NASHVILLE SKYLINE: Taylor Swift and Jamey Johnson Hit Their Strides

The Two Singer-Songwriters Are Reshaping Modern Country Music

(NASHVILLE SKYLINE is a column by CMT/ Editorial Director Chet Flippo.)

There are twin currents running very strong in country music right now. Both are serving what once were niche markets. One movement is now powerful and didn’t exist a few scant years ago. The other used to be powerful but has been dormant for years.

I’m taking about the music and the followers of Jamey Johnson and his Outlaw Army and those of Taylor Swift and her Terrific Teens.

I know the very whisper of Taylor’s name brings out the extreme country wingnut crowd in an absolute frenzy, eliciting the howling, dogmatic mob that knows everything and is very willing to tell you so. I love the fact that most people in the world — except me — know exactly what country music is and what it is not. They know with certainty. I only know what I know. And I know what the accepted country definitions over the years have come to be — that it is primarily a storytelling peer group music.

The usual dictionary or textbook definitions go along the line of “music derived from or imitating the folk style of the Southern United States or of the Western cowboy” (from Merriam-Webster).

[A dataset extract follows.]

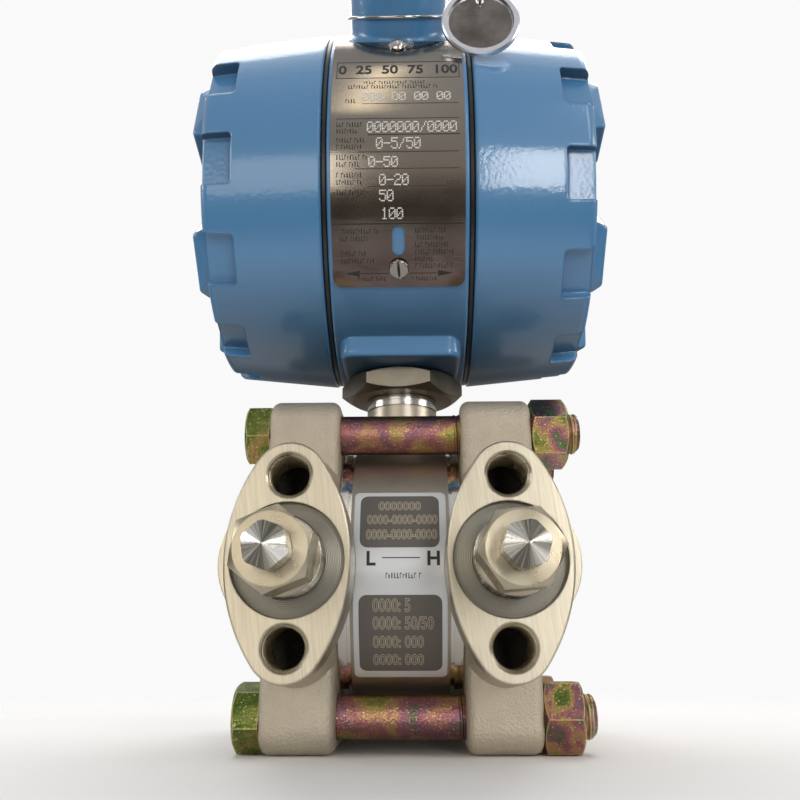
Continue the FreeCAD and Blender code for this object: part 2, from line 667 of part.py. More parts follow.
# ---- rear conduit plug, and the tag wired round the front entry ----
def conduitPlug():
    mouth = entryThreadRadius - threadClearance
    plug = turned([(0, entryFace - 12), (mouth - 1, entryFace - 12), (mouth, entryFace - 11),
                   (mouth, entryFace + 1.0), (mouth - 0.6, entryFace + 1.6), (0, entryFace + 1.6)])
    plug = plug.cut(hexBar(9.5, entryFace - 5, entryFace + 2))
    return placed(plug, drumCentre, radialDirection(-entryAngle), right)


def tagPlace():
    # the tag hangs upright, its lower edge just clear of the cover
    angle = math.radians(68)
    reach = drumRadius + tagGap
    low = drumHeight + reach * math.cos(angle)
    return V(tagX, -reach * math.sin(angle) - tagThick / 2, low + tagRadius)


def roundTag():
    half = tagThick / 2
    disc = turned([(0, -half), (tagRadius - 0.4, -half), (tagRadius, 0.4 - half),
                   (tagRadius, half - 0.4), (tagRadius - 0.4, half), (tagRadius - tagRim, half),
                   (tagRadius - tagRim - 0.3, tagWeb - half), (0, tagWeb - half)])
    hole = Part.makeCylinder(tagHole, 10, V(0, tagRadius - tagRim - tagHole - 0.6, -5))
    return placed(disc.cut(hole), tagPlace(), front, right)


def tagWire():
    axis = radialDirection(entryAngle)
    loopCentre = drumCentre + axis * (drumRadius + 5.0)
    loop = placed(Part.makeTorus(entryRadius + wireRadius + 0.05, wireRadius), loopCentre,
                  axis, right)
    hole = tagPlace() + V(0, 0, tagRadius - tagRim - tagHole - 0.6)
    eyeRadius = tagHole + tagRim + 0.9
    eyeCentre = hole + V(0, 0, eyeRadius - tagHole + wireRadius + 0.05)
    eye = placed(Part.makeTorus(eyeRadius, wireRadius), eyeCentre, right, up)
    start = loopCentre + right * (entryRadius + wireRadius)
    end = eyeCentre + V(0, 0, eyeRadius)
    # a half-turn of wire between the two rings
    middle = (start + end) / 2
    side = (end - start).normalize()
    rise = (up - side * up.dot(side)).normalize()
    reach = (end - start).Length / 2
    path = Part.Wire(Part.Arc(start, middle + rise * reach, end).toShape())
    ring = Part.Wire(Part.makeCircle(wireRadius, start, rise))
    tail = path.makePipeShell([ring], True, True)
    return loop.fuse([eye, tail])


# ---- inside the circuit side ----
def postPoints(z):
    for angle in postAngles:
        a = math.radians(angle)
        yield V(postCircle * math.cos(a), postCircle * math.sin(a), z)


def circuitBoard(place):
    board = rod(boardRadius, place - boardThick, place)
    for at in postPoints(place):
        board = board.cut(Part.makeCylinder(boardScrewRadius + 0.1, 10, at - V(0, 0, 5)))
    notch = Part.makeBox(12, 20, 10, V(-boardRadius - 2, -10, place - 5))
    return drumPart(board.cut(notch))


def boardSpacers():
    gap = boardPlaces[0] - boardThick - boardPlaces[1]
    spacer = hexBar(6.0, 0, gap).cut(rod(boardScrewRadius + 0.1, -1, gap + 1))
    spacers = []
    for at in postPoints(boardPlaces[1]):
        one = spacer.copy()
        one.translate(at)
        spacers.append(drumPart(one))
    return Part.makeCompound(spacers)


def boardScrews():
    outer = boardPlaces[1] - boardThick
    screw = rod(boardScrewRadius, outer - 0.2, boardPlaces[0]).fuse(rod(2.8, outer - 1.8, outer))
    screw = screw.cut(Part.makeBox(0.8, 8, 1, V(-0.4, -4, outer - 1.8)))
    screws = []
    for at in postPoints(0):
        one = screw.copy()
        one.translate(V(at.x, at.y, 0))
        screws.append(drumPart(one))
    return Part.makeCompound(screws)


def boardParts():
    # parts soldered to the outer face of the outer board
    face = boardPlaces[1] - boardThick
    solids = [Part.makeBox(18, 14, 6, V(-9, -22, face - 6)),
              Part.makeBox(10, 26, 4, V(14, -10, face - 4)),
              Part.makeBox(7, 7, 3, V(-14, 12, face - 3))]
    for x, y, radius, height in ((-22, -6, 4, 8), (-22, 6, 4, 8), (4, 20, 5, 6), (6, 4, 3, 7)):
        solids.append(Part.makeCylinder(radius, height, V(x, y, face - height)))
    return Part.makeCompound([drumPart(s) for s in solids])


# ---- inside the terminal side ----
def terminalBlock():
    block = rod(terminalBlockRadius, terminalSeat, terminalSeat + terminalBlockThick)
    block = block.makeFillet(1.5, edgesWhere(
        block, lambda e: e.BoundBox.ZMin > terminalSeat + 1 and e.Length > 20))
    for i in range(terminalCount + 1):
        y = (i - terminalCount / 2) * terminalPitch
        wall = Part.makeBox(22, 1.8, barrierHeight, V(-11, y - 0.9, terminalSeat + terminalBlockThick))
        block = block.fuse(wall)
    for y in terminalRow():
        block = block.cut(Part.makeCylinder(terminalScrewRadius + 0.1, 7,
                                            V(0, y, terminalSeat + terminalBlockThick - 6)))
    # legs that carry the block on the partition above the neck's pocket
    for x, y in ((26, 10), (26, -10)):
        block = block.fuse(Part.makeCylinder(4, terminalSeat - wallRight, V(x, y, wallRight)))
    return drumPart(block)


def terminalRow():
    return [(i - (terminalCount - 1) / 2) * terminalPitch for i in range(terminalCount)]


def terminalScrews():
    seat = terminalSeat + terminalBlockThick
    solids = []
    for y in terminalRow():
        head = rod(terminalHeadRadius, seat + 1.6, seat + 4.2).fuse(
            rod(terminalScrewRadius, seat - 5.5, seat + 2))
        head = head.cut(Part.makeBox(1.0, 12, 1.3, V(-0.5, -6, seat + 3.0)))
        head.translate(V(0, y, 0))
        solids.append(drumPart(head))
    return Part.makeCompound(solids)


def terminalPlates():
    seat = terminalSeat + terminalBlockThick
    solids = []
    for y in terminalRow():
        plate = Part.makeBox(18, 9.6, 1.5, V(-9, y - 4.8, seat))
        plate = plate.cut(Part.makeCylinder(terminalScrewRadius + 0.1, 9, V(0, y, seat - 4)))
        solids.append(drumPart(plate))
    return Part.makeCompound(solids)


def neckHeader():
    # glass-to-metal header that closes the neck, with its pins
    disc = rod(headerRadius, neckTop, neckTop + headerHeight).fuse(
        rod(neckBore - 0.05, neckTop - 3, neckTop + 0.5))
    for i in range(pinCount):
        a = math.radians(i * 360 / pinCount)
        disc = disc.fuse(Part.makeCylinder(0.6, 5, V(5 * math.cos(a), 5 * math.sin(a),
                                                     neckTop + headerHeight - 0.5)))
    return disc


os.makedirs("parts", exist_ok=True)

save("high_flange", flange(-1))
save("low_flange", flange(1))
save("high_process_seal", processSeal(-1))
save("low_process_seal", processSeal(1))
save("high_diaphragm", diaphragm(-1))
save("low_diaphragm", diaphragm(1))
save("sensor_module", sensorModule())
save("module_label", moduleLabel())
save("lock_nut", lockNut())
save("neck_header", neckHeader())
save("housing_body", housingBody())
save("circuit_cover", cover(-1))
save("terminal_cover", cover(1))
save("circuit_cover_seal", coverSeal(-1))
save("terminal_cover_seal", coverSeal(1))
save("nameplate", nameplate())
save("nameplate_dome_screw", domeScrew())
save("nameplate_slotted_screw", slottedScrew())
save("flange_bolts", flangeBolts())
save("flange_nuts", flangeNuts())
save("high_vent_body", ventBody(-1, leftVentTurn))
save("low_vent_body", ventBody(1, rightVentTurn))
save("high_vent_stem", ventStem(-1, leftStemTurn))
save("low_vent_stem", ventStem(1, rightStemTurn))
save("conduit_plug", conduitPlug())
save("round_tag", roundTag())
save("tag_wire", tagWire())
save("inner_board", circuitBoard(boardPlaces[0]))
save("outer_board", circuitBoard(boardPlaces[1]))
save("board_spacers", boardSpacers())
save("board_screws", boardScrews())
save("board_parts", boardParts())
save("terminal_block", terminalBlock())
save("terminal_plates", terminalPlates())
save("terminal_screws", terminalScrews())
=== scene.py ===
import bpy
import bmesh
import math
from mathutils import Matrix, Vector


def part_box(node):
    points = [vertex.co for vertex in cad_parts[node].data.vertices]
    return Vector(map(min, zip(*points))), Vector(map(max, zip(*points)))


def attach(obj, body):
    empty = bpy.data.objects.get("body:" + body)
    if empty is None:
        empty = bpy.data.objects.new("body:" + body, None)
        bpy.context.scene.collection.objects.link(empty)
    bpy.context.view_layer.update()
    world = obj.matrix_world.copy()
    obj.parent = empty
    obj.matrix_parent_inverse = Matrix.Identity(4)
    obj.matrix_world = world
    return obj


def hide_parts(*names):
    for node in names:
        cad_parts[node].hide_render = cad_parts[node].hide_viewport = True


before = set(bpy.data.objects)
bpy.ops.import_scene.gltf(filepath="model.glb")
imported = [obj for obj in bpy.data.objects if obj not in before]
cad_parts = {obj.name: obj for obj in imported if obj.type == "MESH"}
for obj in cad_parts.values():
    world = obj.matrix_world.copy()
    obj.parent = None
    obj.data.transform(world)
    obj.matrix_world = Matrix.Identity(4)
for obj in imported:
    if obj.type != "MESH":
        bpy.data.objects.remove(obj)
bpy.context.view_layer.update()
print("frame loaded")

mm = 0.001


def middle(node):
    low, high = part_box(node)
    return (Vector(low) + Vector(high)) / 2


# places worked out from the frame
neckY = middle("neck_header").y
drumCentre = Vector((0, neckY, middle("terminal_cover_seal").z))
moduleCentre = Vector((0, neckY, middle("high_diaphragm").z))
tappedSpread = 20.65 * mm  # from a port's axis to each tapped hole
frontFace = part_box("low_flange")[0][1]
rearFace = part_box("low_flange")[1][1]
portX = middle("low_vent_stem").x
portAxis = (portX, 0, moduleCentre.z)
sealSunk = 0.5 * mm  # how far the cover seals lie inside the drum's outside
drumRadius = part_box("terminal_cover_seal")[1][1] - neckY + sealSunk


# short ways to add shader nodes
def add(tree, kind, inputs=None, **settings):
    made = tree.nodes.new("ShaderNode" + kind)
    for key, value in settings.items():
        setattr(made, key, value)
    for key, value in (inputs or {}).items():
        if isinstance(value, bpy.types.NodeSocket):
            tree.links.new(value, made.inputs[key])
        else:
            made.inputs[key].default_value = value
    return made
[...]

In The Encyclopedia of Country Music, country historian Paul Kingsbury writes, “Country music is simple music. It is a music of nostalgia and sentiment. It is a music that speaks of tension between sin and salvation. It is a music of human stories, hopes and failings.”

The pre-eminent country music historian Bill Malone wrote in his landmark book Country Music U.S.A. (published in 1968), “Country music sprang from diverse folk origins in the rural South. In the decades since 1923, it has changed as the South and the nation have changed. Successive changes have served to erase the old folk patterns and move country music toward a closer, and sometimes indistinguishable, amalgamation with popular music. Future investigations may reveal, however, that new folk traditions are being created within the commercial form.”

His observations especially in that last sentence have proven to be very prescient. How many of the wingnut crowd hold onto old attitudes without admitting that there can be evolution within the country tradition?

Country music has also, since its early days in the 1920s, been a commercial music. Therefore, for current purposes, I’m proposing that we go by the venerable standard of the Billboard charts. If Billboard lists a group or artist or song or album as country, so be it. It’s country. Case closed. The soundtrack album for Hannah Montana is the No. 1 country album this week in Billboard? Yes, sir. I personally don’t agree that it’s necessarily country, but I won’t argue because the Billboard chart right now is the official arbiter — and history will be the ultimate judge.

To the wingnuts: Taylor Swift is country — every bit as country as Rascal Flatts or Keith Urban or Kenny Chesney or any of the other current country pop acts on country radio and on the Billboard charts.

She writes realistic peer group music for and about a young audience that was not viewed as a feasible county audience as recently as three years ago. As a result, Swift is the only true superstar that country music (and the entire pop scene) has created in recent years. She sells CDs and downloads in enormous numbers and brings thousands and thousands of fans to concerts in the name of country music and introduces them to the genre of country music.

She and Jamey Johnson are the best things to hit country music in recent history. Each is leading a movement. Taylor’s is a monster tide. How many young girls has she inspired to try to write songs, to take up guitar and — for God’s sake — to wear nice dresses and cowboy boots? And to not drink or dope or screw around? Mothers love her.

Jamey Johnson is finally starting to gather a larger audience. I saw a very graphic example of it at Nashville’s Ryman Auditorium on May 28, at his Traler [sic] Park Revival show with Jerrod Niemann and Randy Houser. As he said early in his performance, “Who the hell ever would thought we’d be playing the Ryman?” But the minute he took the stage of that storied old tabernacle, an organic roar rose from that crowd, a sound unlike that you hear at a standard kick-ass country show. These were people hungry for a message. And Jamey brought one. His music is ferociously authentic.

One of my colleagues described Jamey’s concert as witnessing a movement that is starting. Another described it as a “force.” Whatever it is, I saw the same thing in Waylon Jennings’ early concerts, when he was finally hitting his musical stride, and I’m seeing the same thing now in Johnson’s shows. That kind of electric moment that happens when an artist and an audience bond.

The same thing is happening with Swift and her audiences. Swift and Johnson both have created their own audience, and that’s very much the future of a country audience made up of niche groups of fans. I can’t think of a great deal of audience overlap between Taylor fans and Jamey followers (other than Jamey’s producer and co-writer Buddy Cannon, is a Taylor supporter). But, I’ll tell you this: She has the genuine ability with her songs to bring in older listeners who remember exactly the adolescent moments that she is describing so well.

Taylor Swift has country music’s heart right now, but Jamey Johnson for damn sure has its soul.